While the shortfalls of the legislation are raising concerns among advocates, for Queen’s University Law Professor Nicholas Bala, the problem lies with the court system.

“In many places in Canada, including Toronto – largely because of federal inaction – when it's time to go to court, sometimes you have a judge who has family law experience and sometimes you have a judge who doesn't,” Bala explained. “You might come back to court a month later and it could be a different judge. It's a very inefficient and frustrating process.”

Bala says the solution would be to enforce a unified family court system with judges who deal exclusively with family law cases and understand the dynamics of family violence and the best interests of a child.

“It requires federal and provincial cooperation, and resources like money,” Bala explained. “Family law cases require not only knowledge of the law, but also understanding of the dynamics of divorce and child development, as well as other issues.”

According to data from Ontario’s Ministry of the Attorney General, there are approximately 8,395 pending family law cases before the Ontario Court of Justice as of Dec. 2020.

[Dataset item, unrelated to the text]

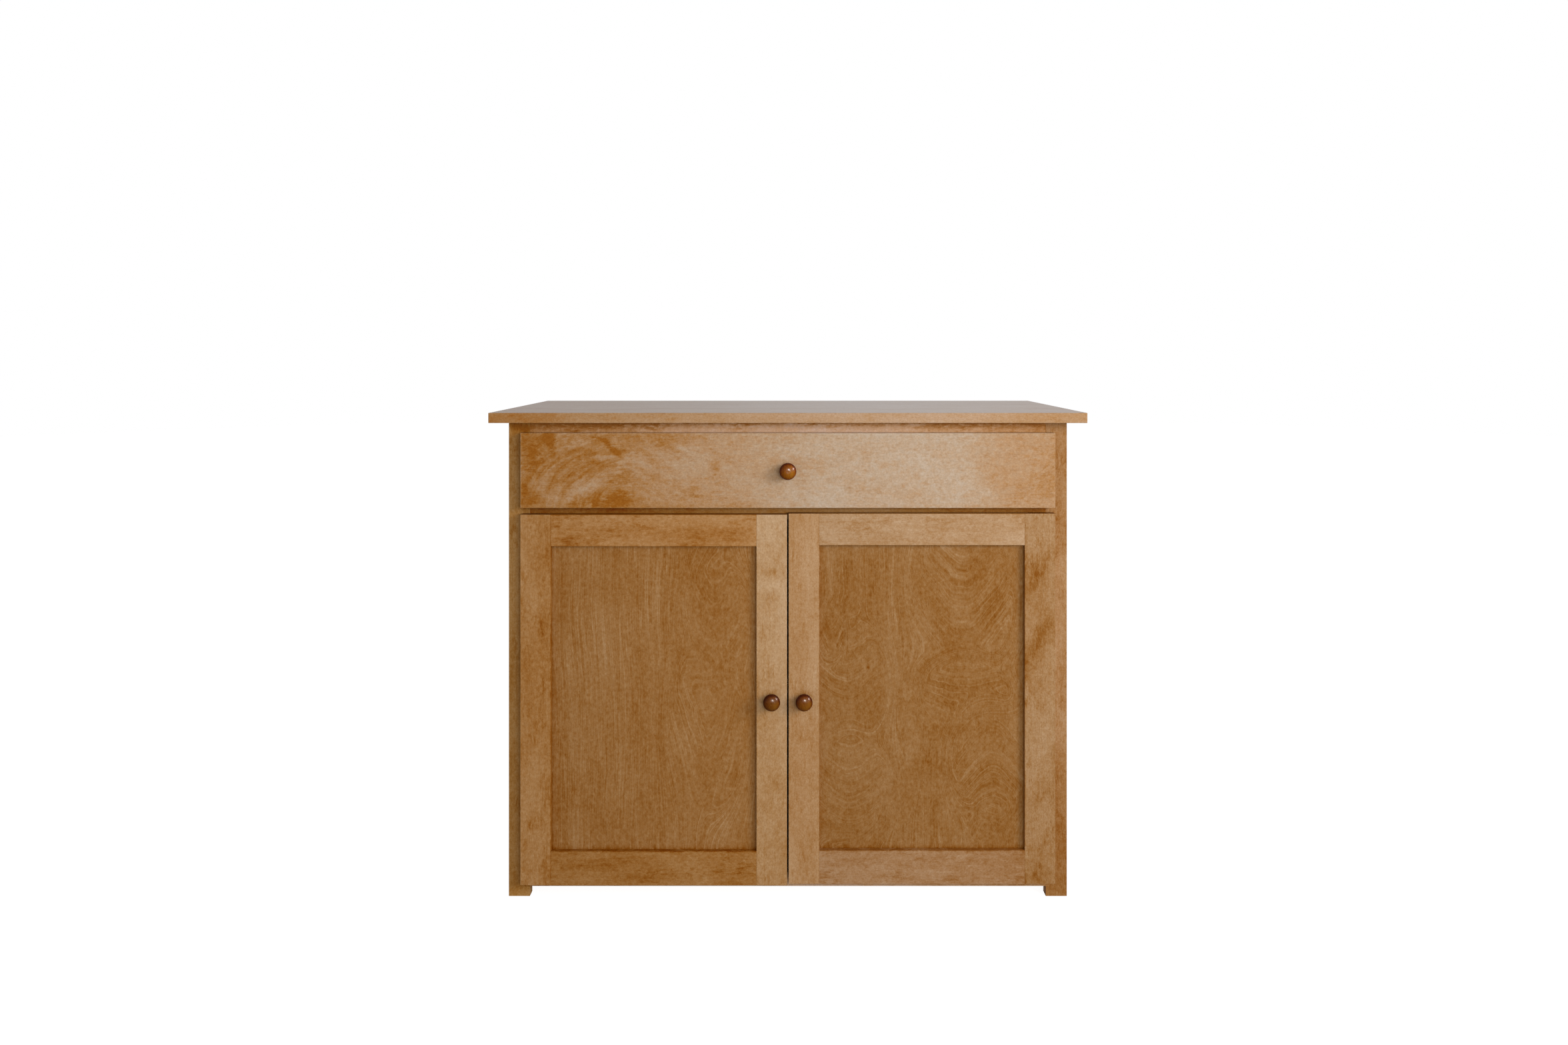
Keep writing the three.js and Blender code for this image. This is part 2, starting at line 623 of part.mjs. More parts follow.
// Door: two grooved stiles, two rails with tongues in the grooves, and a flat veneered panel
function buildDoor(root, side, mirror) {
  const lift = doorLift(side);
  const group = sideGroup(root, mirror);
  group.position.z = lift;
  const depths = [frontsFace, frontsBack];
  const heights = [doorBottom, doorTop];
  const grooveDepths = [panelFront - FIT_CLEARANCE, panelBack + FIT_CLEARANCE];
  const hingeStileInner = -frontsHalf + DOOR_STILE_WIDTH;
  const lockStileInner = -doorInner - DOOR_STILE_WIDTH;

  const hingeStile = cut(
    block([-frontsHalf, hingeStileInner], depths, heights),
    block([hingeStileInner - PANEL_GROOVE_DEPTH, hingeStileInner + OVERRUN], grooveDepths, past(heights)),
    ...hingeLevels().map(([, z]) => cupPocket(z)),
  );
  piece(group, `${side}_door_hinge_stile`, hingeStile, birch);

  const knobX = -doorInner - DOOR_STILE_WIDTH / 2;
  const knobZ = doorMiddle - lift;
  const lockStile = cut(
    block([lockStileInner, -doorInner], depths, heights),
    block([lockStileInner - OVERRUN, lockStileInner + PANEL_GROOVE_DEPTH], grooveDepths, past(heights)),
    screwBore(knobX, depths, knobZ),
  );
  piece(group, `${side}_door_lock_stile`, lockStile, birch);

  const between = [hingeStileInner, lockStileInner];
  const railHeights = {
    top: [doorTop, doorTop - DOOR_TOP_RAIL_HEIGHT],
    bottom: [doorBottom, doorBottom + DOOR_BOTTOM_RAIL_HEIGHT],
  };
  for (const [name, [outer, inner]] of Object.entries(railHeights)) {
    piece(group, `${side}_door_${name}_rail`, doorRail(between, outer, inner, grooveDepths), birchRail);
  }

  const edge = PANEL_GROOVE_DEPTH - FIT_CLEARANCE;
  const panel = block(
    [hingeStileInner - edge, lockStileInner + edge],
    [panelFront, panelBack],
    [railHeights.bottom[1] - edge, railHeights.top[1] + edge],
  );
  piece(group, `${side}_door_panel`, panel, birchVeneer);
  addKnob(group, `${side}_door`, knobX, knobZ, FRONT_THICKNESS);
  for (const [level, z] of hingeLevels()) {
    const cup = piece(group, `${side}_${level}_hinge_cup`, hingeCup(), nickelSteel);
    cup.position.z = z;
  }
}

function cupPocket(z) {
  const depths = [frontsBack - cupOuterDepth - FIT_CLEARANCE, frontsBack + OVERRUN];
  return barAlongY(CUP_DIAMETER, cupX, depths, z, CUP_FACETS);
}

// A rail with a tongue at each end, grooved along its inner edge for the panel
function doorRail(between, outer, inner, grooveDepths) {
  const towardsOuter = Math.sign(outer - inner);
  const tongue = PANEL_GROOVE_DEPTH - FIT_CLEARANCE;
  const tongueAcross = [between[0] - tongue, between[1] + tongue];
  const rail = block(between, [frontsFace, frontsBack], [outer, inner]);
  const tongues = block(tongueAcross, [panelFront, panelBack], [outer, inner]);
  const groove = block(past(tongueAcross), grooveDepths, [
    inner - towardsOuter * OVERRUN,
    inner + towardsOuter * PANEL_GROOVE_DEPTH,
  ]);
  return cut(join(rail, tongues), groove);
}

const cabinet = new THREE.Group();
buildCase(cabinet);
buildDrawer(cabinet);
buildSlideMiddles(cabinet);
for (const [side, mirror] of SIDES) {
  buildDoor(cabinet, side, mirror);
}

export default cabinet;
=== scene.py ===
import math

import bmesh
import bpy
from mathutils import Matrix, Vector


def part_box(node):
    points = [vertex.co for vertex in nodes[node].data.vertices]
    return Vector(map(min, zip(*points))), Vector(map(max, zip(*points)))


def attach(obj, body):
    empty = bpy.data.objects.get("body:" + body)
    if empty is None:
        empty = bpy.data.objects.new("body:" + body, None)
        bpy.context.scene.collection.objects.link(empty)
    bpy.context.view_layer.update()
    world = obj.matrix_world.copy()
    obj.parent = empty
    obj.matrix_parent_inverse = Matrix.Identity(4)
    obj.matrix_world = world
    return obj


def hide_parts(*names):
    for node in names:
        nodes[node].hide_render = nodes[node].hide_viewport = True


# Looks of a honey-stained birch cabinet under satin lacquer: one wide drawer above a pair of doors.
# Metres, +Z up, the front faces -Y. Wood figure is procedural, in the frame's own coordinates.

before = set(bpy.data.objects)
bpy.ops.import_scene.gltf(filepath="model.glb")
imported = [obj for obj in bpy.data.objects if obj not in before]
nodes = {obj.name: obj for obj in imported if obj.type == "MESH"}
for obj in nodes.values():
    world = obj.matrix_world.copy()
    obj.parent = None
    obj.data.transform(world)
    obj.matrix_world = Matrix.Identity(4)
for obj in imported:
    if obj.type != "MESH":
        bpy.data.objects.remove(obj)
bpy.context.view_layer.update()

MM = 0.001
SIDES = (("left", -1), ("right", 1))
LEVELS = ("upper", "lower")

# Camera of the photograph, in metres, with its own pixels, by which things are placed
PHOTO_WIDTH = 2352
PHOTO_HEIGHT = 1568
PRINCIPAL_X = 1181.75
HORIZON_Y = 527
LENS_MM = 24
SENSOR_MM = 36
CAMERA_HEIGHT = 1.0295
CAMERA_TO_FRAME = 1.9746

frame_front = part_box("left_frame_stile")[0].y
camera_y = frame_front - CAMERA_TO_FRAME
fronts_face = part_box("drawer_front")[0].y
fronts_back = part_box("drawer_front")[1].y


def with_settings(thing, **settings):
    """The thing itself, with its attributes set."""
    for name, value in settings.items():
        setattr(thing, name, value)
    return thing


def added(name, data, **settings):
    """An object in the scene that holds that data."""
    made = with_settings(bpy.data.objects.new(name, data), **settings)
    bpy.context.scene.collection.objects.link(made)
    return made


def add_camera():
    data = with_settings(
        bpy.data.cameras.new("camera"),
        lens=LENS_MM,
        sensor_width=SENSOR_MM,
        shift_x=(PHOTO_WIDTH / 2 - PRINCIPAL_X) / PHOTO_WIDTH,
        shift_y=(HORIZON_Y - PHOTO_HEIGHT / 2) / PHOTO_WIDTH,
    )
    location = (0, camera_y, CAMERA_HEIGHT)
    bpy.context.scene.camera = added("camera", data, location=location, rotation_euler=(math.pi / 2, 0, 0))


def pixel_size(depth=fronts_face):
    """Metres that one pixel of the photograph covers on a plane at that depth."""
    return (depth - camera_y) * SENSOR_MM / LENS_MM / PHOTO_WIDTH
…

The federal Department of Justice says that it has “consistently supported initiatives aimed at enhancing access to justice,” and that the family justice system “should be accessible to all Canadians and easy to navigate even during difficult times.”

“To improve outcomes for Canadian families, Budget 2018 provided $77.2 million over four years to support the expansion of Unified Family Courts, beginning in 2019-2020, and $20.8 million per year ongoing,” a spokesperson for the Department of Justice said. “This investment in the family justice system authorized funding for 39 new judicial positions for [unified family courts] in Alberta, Ontario, Nova Scotia, and Newfoundland and Labrador.”

As for Nicholas Bala, he maintains that without judicial education and significant changes to the court system, the long-term interests of children will be caught in the crossfire.

“Although it's parents who are complaining, it's the children who are suffering,” he added.